Subdivision (b)(5)(A). The amendment clarifies the procedure for requesting a jury determination of forfeiture. The goal is to avoid an inadvertent waiver of the right to a jury determination, while also providing timely notice to the court and to the jurors themselves if they will be asked to make the forfeiture determination. The amendment requires that the court determine whether either party requests a jury determination of forfeiture in cases where the government has given notice that it is seeking forfeiture and a jury has been empaneled to determine guilt or innocence. The rule requires the court to make this determination before the jury retires. Jurors who know that they may face an additional task after they return their verdict will be more accepting of the additional responsibility in the forfeiture proceeding, and the court will be better able to plan as well.

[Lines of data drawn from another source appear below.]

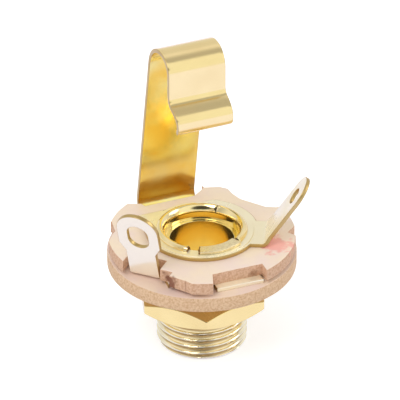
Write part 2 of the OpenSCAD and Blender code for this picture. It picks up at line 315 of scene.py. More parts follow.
def inside_loops(point, loops):
    """Whether a point is inside the first loop and outside the others, by crossings."""
    x, y = point
    crossings = 0
    for loop in loops:
        a = np.asarray(loop)
        b = np.roll(a, -1, 0)
        spans = (a[:, 1] > y) != (b[:, 1] > y)
        a, b = a[spans], b[spans]
        at = a[:, 0] + (y - a[:, 1]) * (b[:, 0] - a[:, 0]) / (b[:, 1] - a[:, 1])
        crossings += int((at > x).sum())
    return crossings % 2 == 1


def dense(loop, spacing):
    """A closed loop with extra points, so that no side is longer than spacing."""
    points = []
    for k, p in enumerate(loop):
        q = loop[(k + 1) % len(loop)]
        n = max(1, int(math.ceil(math.dist(p, q) / spacing)))
        points += [(p[0] + (q[0] - p[0]) * i / n, p[1] + (q[1] - p[1]) * i / n) for i in range(n)]
    return points


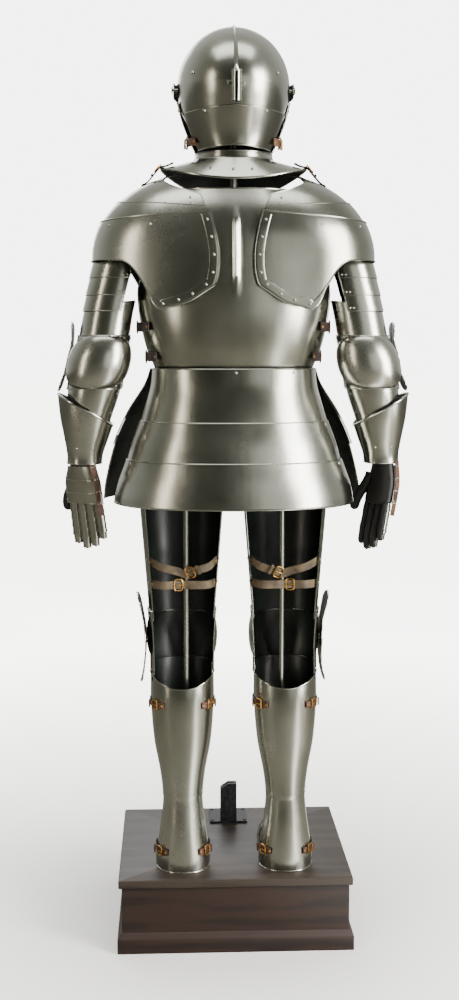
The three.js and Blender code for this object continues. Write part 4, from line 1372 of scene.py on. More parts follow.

Although the rule permits a party to make this request just before the jury retires, it is desirable, when possible, to make the request earlier, at the time when the jury is empaneled. This allows the court to plan, and also allows the court to tell potential jurors what to expect in terms of their service.

Subdivision (b)(5)(B) explains that “the government must submit a proposed Special Verdict Form listing each property subject to forfeiture.” Use of such a form is desirable, and the government is in the best position to draft the form.

Subdivisions (b)(6) and (7). These provisions are based upon the civil forfeiture provisions in Supplemental Rule G of the Federal Rules of Civil Procedure, which are also incorporated by cross reference. The amendment governs such mechanical and technical issues as the manner of publishing notice of forfeiture to third parties and the interlocutory sale of property, bringing practice under the Criminal Rules into conformity with the Civil Rules.

NOTES OF ADVISORY COMMITTEE ON RULES - 2002 AMENDMENT

The language of Rule 32.2 has been amended as part of the general restyling of the Criminal Rules to make them more easily understood and to make style and terminology consistent throughout the rules. These changes are intended to be stylistic only.